Discussants: Martin Lamb (CLER), Judith Hanks (CLER) & Lourdes Ortega (Georgetown University)

CLER Chairs: Huahui Zhao & Gary Chambers

13.30-14.30  Lunch break (Room 6.080)

14:30-16:30 CLER Creative Conversation: Researching Language Education

Speakers include: Annamaria Pinter (Warwick) on Researching Inclusively (with Children); Jane Andrews (UWE, Bristol) on Researching Multilingually; Jessica Bradley (Sheffield) on Researching Multimodally

CLER Chairs: Simon Green, Taguhi Sahakyan & Diana Mazgutova

16:30-17:00 CLOSING followed by evening reception.

 

About Prof Lourdes Ortega

Lourdes Ortega is a professor at Georgetown University, where she mentors language educators and linguistics doctoral students. She investigates how adults learn new languages, particularly in higher education settings. She is best known for an award-winning meta-analysis of second language instruction published in 2000, a best-seller graduate-level textbook Understanding Second Language Acquisition (Routledge 2009, translated into Mandarin in 2016), and since 2010 for championing a bilingual and social justice turn in her field of second language acquisition. Her latest book is The Cambridge Handbook of Bilingualism (co-edited with child bilingualism researcher Annick De Houwer).
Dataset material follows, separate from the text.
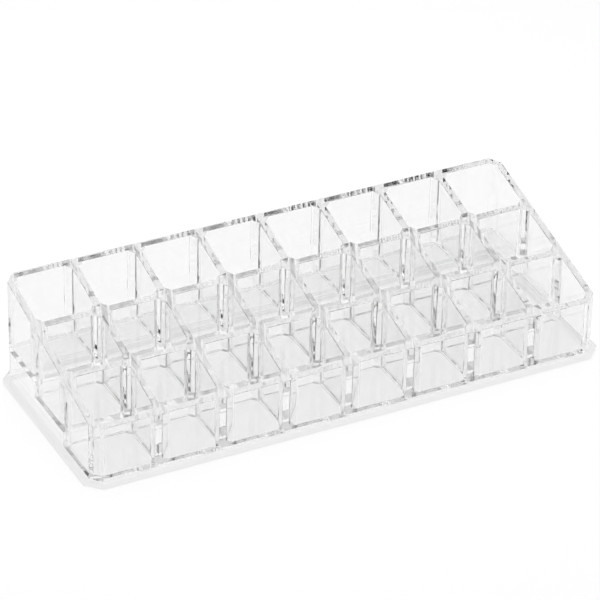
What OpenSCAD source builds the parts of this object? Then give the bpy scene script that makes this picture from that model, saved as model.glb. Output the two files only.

Lourdes was born, raised, and college-educated in southern Spain, spent a year abroad at the University of Munich in the early 1980s, worked as a teacher of Spanish for almost a decade in Greece, and obtained her doctorate in the United States, the country where she has lived for over 25 years now. These choices have afforded her a different dominant language at different periods in her life (so far): Spanish, German, Modern Greek, and English. This trajectory has shaped her professional identities as an educator and a researcher. She is committed to investigating what it means to become bilingual or multilingual later in life and across elite and marginalized contexts for language learning. In her work she seeks to encourage connections between research and teaching and to support harmonious bilingualism and the well-being of all multilinguals.